Daily rates are normal in produce, but surprises can be reduced. Ask for a morning rate sheet with grade options and origin notes. Confirm whether rates include packaging, transport, and GST treatment. For high-volume items, consider a weekly band (a price range) with triggers tied to market movement this protects both sides. Always compare price to expected wastage: a cheaper lot with short shelf life can be expensive. Also negotiate service terms: delivery window, replacement policy, and acceptable weight variance. Keep a simple vendor scorecard: price competitiveness, on-time rate, and rejection rate. Suppliers respond better to measurable feedback than emotional bargaining.

How can receiving and storage reduce shrinkage immediately?
Shrinkage often starts at the back door. Train staff to unload gently, avoid throwing sacks, and keep produce out of direct sun. Use a receiving checklist: temperature feel, odour, bruising, wet cartons, and pest signs. Move sensitive items (leafy greens, berries) to cool areas first. Storage should separate ethylene producers (bananas, apples) from ethylene-sensitive items (greens, cucumbers) to avoid faster deterioration. Use clean, stackable crates and keep aisles for airflow. Rotate inventory using FIFO (first-in, first-out) and label arrival dates visibly. Even without expensive cold rooms, disciplined shade, ventilation, and rotation can cut waste significantly within weeks.

Which display techniques improve sales without damaging produce?
Displays should sell fast while protecting quality. Avoid over-stacking soft fruits; height creates pressure and bruising. Use smaller, frequently replenished displays instead of one giant pile that gets handled too much. Keep misting; controlled excess water can cause rot in some items. Separate “ready-to-eat” ripened fruit from “ripen-at-home” fruit so customers choose correctly and complaints drop. Clear pricing boards reduce unnecessary touching. Place high-velocity items at eye level and keep fragile items away from aisle edges where carts hit. Remove damaged pieces early; one rotten item can spoil others and harm shopper perception. Good displays balance abundance with care, improving both conversion and shelf life.

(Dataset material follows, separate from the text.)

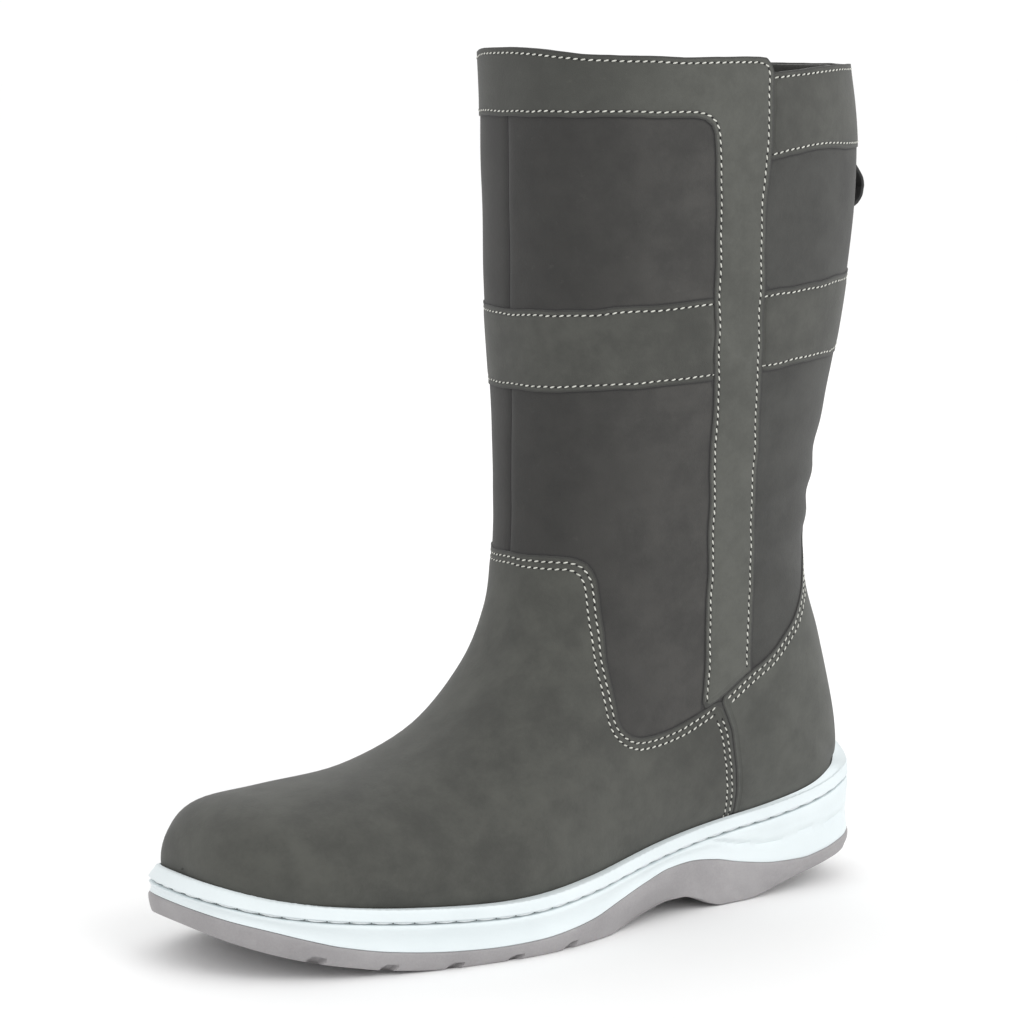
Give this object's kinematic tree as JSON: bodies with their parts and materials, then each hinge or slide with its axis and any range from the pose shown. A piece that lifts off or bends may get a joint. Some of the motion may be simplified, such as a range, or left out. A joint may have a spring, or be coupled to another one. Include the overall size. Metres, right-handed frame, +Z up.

How should retailers plan assortment and volume by season?
Season planning is margin planning. Use last years sales as a baseline, then adjust for local events and competitor activity. During peak season, increase assortment depth (more varieties) because quality is high and prices are friendly. In the off-season, reduce SKUs and focus on dependable movers to avoid slow spoilage. Build substitute plans: if one vegetable becomes costly, promote another seasonal option with similar usage. Also plan pack sizes: bulk buying works when sales velocity is proven; for slow movers, buy smaller lots more frequently. Coordinate promotions with supplier availability so you do not advertise items that arrive inconsistently. A seasonal plan reduces emergency buying and stabilises customer experience.

What vendor management habits create long-term advantage?
Retailers win when vendors treat them as priority accounts. Pay on agreed timelines, share demand forecasts, and give fast feedback on quality. Run quarterly reviews using your scorecard: on-time delivery, rejection rate, price stability, and customer complaints. Agree on improvement actions like better packaging, earlier dispatch, or grade separation. Diversify vendors for risk, but avoid spreading volume too thin; suppliers invest in accounts that grow. Also maintain a backup plan for weather disruptions and festival spikes. Finally, align incentives: if a vendors better handling reduces your shrinkage, share volume commitments. Strong vendor management turns produce from a daily firefight into a predictable profit center.

Conclusion
Bulk buying for fruits and vegetables in India becomes profitable when retailers control grade, handling, and vendor discipline. Start with clear specifications and consistent receiving checks, then protect shelf life through shade, ventilation, and FIFO rotation. Negotiate beyond price include delivery windows, replacement rules, and transparency on rates and weights. On the shop floor, smart displays reduce bruising and unnecessary touching while improving sales speed. Plan volume by season, and build substitutes to handle price spikes without disappointing customers. Most importantly, manage vendors like partners: track performance, share forecasts, and reward reliability with consistent volume. When these habits become routine, shrinkage drops, freshness improves, and margins grow steadily.